Q5: 医療広告に含むことができる内容とは?

A5: 医療広告に掲載できる内容範囲に厳しい規制があり、次の8項目に限定される。

(1) 医療機関の第一名称
(2) 医療機関の住所
(3) 所有制の形態
(4) 医療機関の類別
(5) 診療科目
(6) 病床数
(7) 診察受付時間
(8) 連絡先電話番号

同時に、前記(1)から(6)の掲載内容は、衛生行政部門や中医管理部門が発行する「医療機関執務許可証」またはそのコピーに記載されている内容と一致していなければならない。

特に注意を払う必要があるのは、前述の医療広告の内容に関する制限は、2006年に改正された「医療広告管理弁法」に由来するものであり、実際の運用に照らして比較的厳しいものである。当該制限は2015年に公布された「医療広告管理弁法(改正稿)(意見募集稿)」で削除され、当該意見募集稿はまだ正式発効されていないが、当該制限と現在の実務ニーズとの間にミスマッチがあることを十分に示している。

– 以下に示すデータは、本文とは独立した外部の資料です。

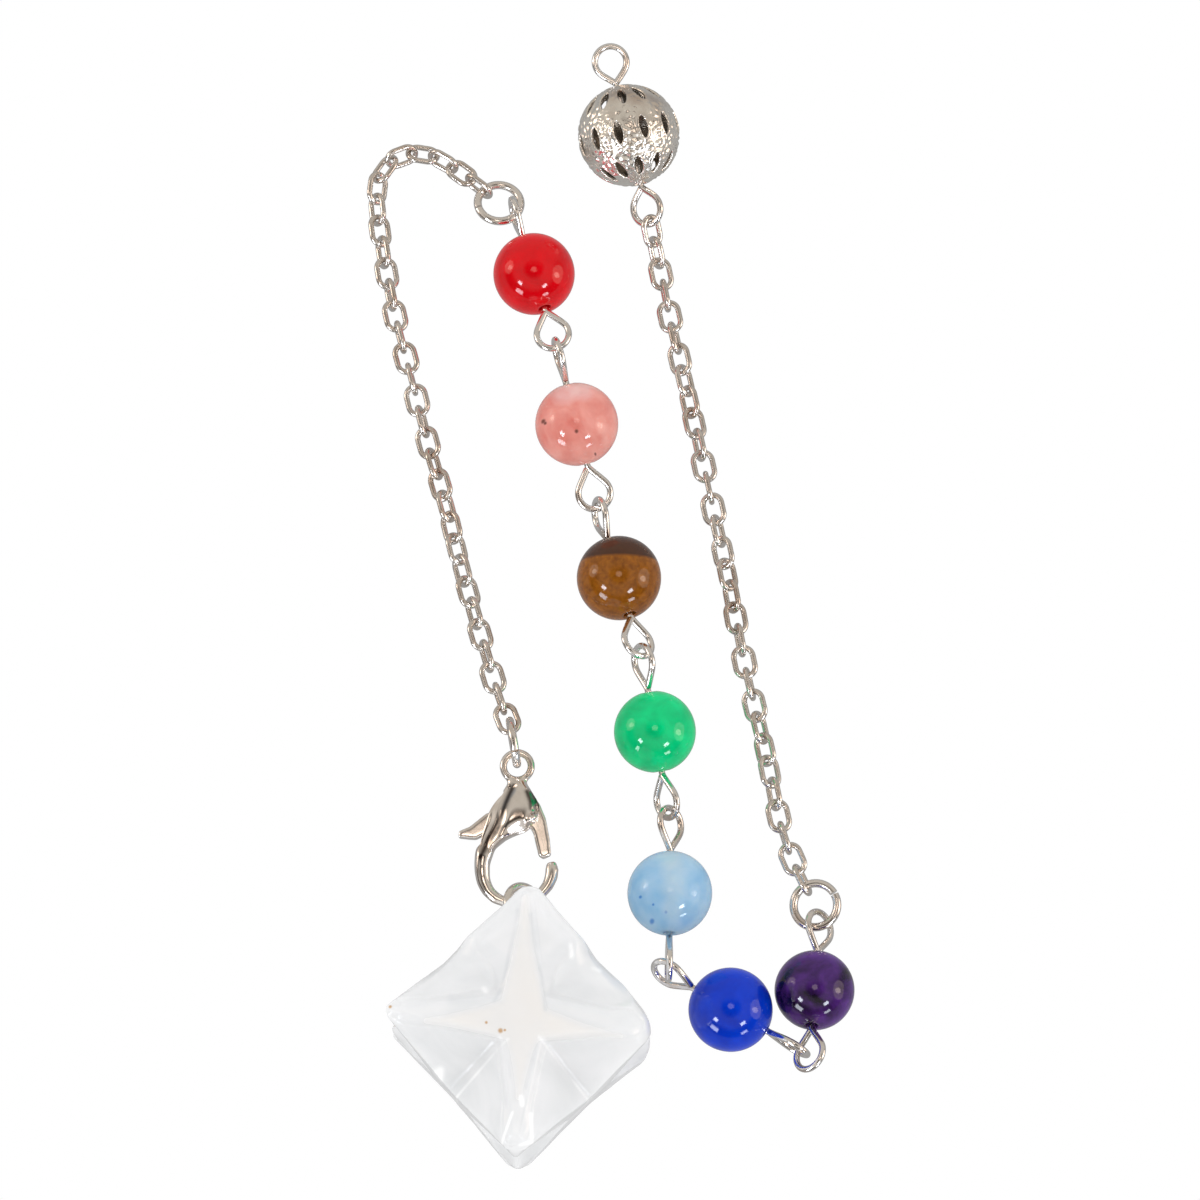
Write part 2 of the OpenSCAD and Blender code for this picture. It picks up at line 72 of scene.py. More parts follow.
scene = bpy.context.scene
scene.view_settings.view_transform = "Standard"

TABLE_SIZE = 1.6
TABLE_DROP = 0.05 * MM
TABLE_WHITE = 1.0
TABLE_IN_GLOSS = 0.40
TABLE_IN_DIFFUSE = 1.35
table_mesh = bpy.data.meshes.new("light_table")
bm = bmesh.new()
bmesh.ops.create_grid(bm, x_segments=1, y_segments=1, size=TABLE_SIZE / 2)
bmesh.ops.translate(bm, verts=bm.verts, vec=(0, 0, -TABLE_DROP))
bm.to_mesh(table_mesh)
bm.free()
table = bpy.data.objects.new("light_table", table_mesh)
scene.collection.objects.link(table)

# Opal acrylic, lit from below: even white to the eye, and a quieter grey in polished metal
opal = bpy.data.materials.new("opal_acrylic")
opal.use_nodes = True
tree = opal.node_tree
tree.nodes.clear()
path = tree.nodes.new("ShaderNodeLightPath")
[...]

Q6: 医療広告の内容にはどのような禁止事項があるか。

A6: あらゆる分野の広告に一般的に適用される「広告法」の禁止事項に加え、医療広告の分野ではその独自の禁止事項があり、様々な規定と併せて以下の通り要約する。

(1) 医療技術、診療方法、疾患名、医薬品に関わること
(2) 効能・効果、安全性を表示する断言または保証を含むこと
(3) 治癒を保証すること、または治癒を保証することを暗に含むこと
(4) 治癒率、有効率などの診療効果を宣伝すること
(5) 淫猥、迷信的、でたらめであること
(6) 他人を低く評価すること
(7) その他の医薬品、医療機器の効能・効果や安全性、またはその他の医療機関と比較すること
(8) 患者、衛生技術者、医学教育・科学研究機関や関係者、およびその他社会的団体・組織の名義やイメージを使用して証明すること
(9) 人民解放軍および武装警察隊の名義を使用すること
(10) 健康や摂生知識を紹介するなどの形で、医療広告を別の形で掲載すること
(11) 未成年者を対象としたウェブサイト、ウェブページ、インターネットアプリケーション、Wechat公衆号などのインターネット媒体に医療広告を掲載すること
(12) 法律や行政法規の規定で禁止されているその他の場合

終わりに

医療機関間の競争がますます激しくなる中、インターネットを利用した広告の掲載などの宣伝手法も常に充実・更新され、実務上、注意しなければならない広告行為やコンプライアンス指導が必要な広告行為も増えていくと思われる。医療広告関連主体は、強力な規制と業界のコンプライアンスガイドラインという国の流れに従い、法に基づいて規定通りに広告を掲載し、関係リスクを積極的に予防・制御しなければならない。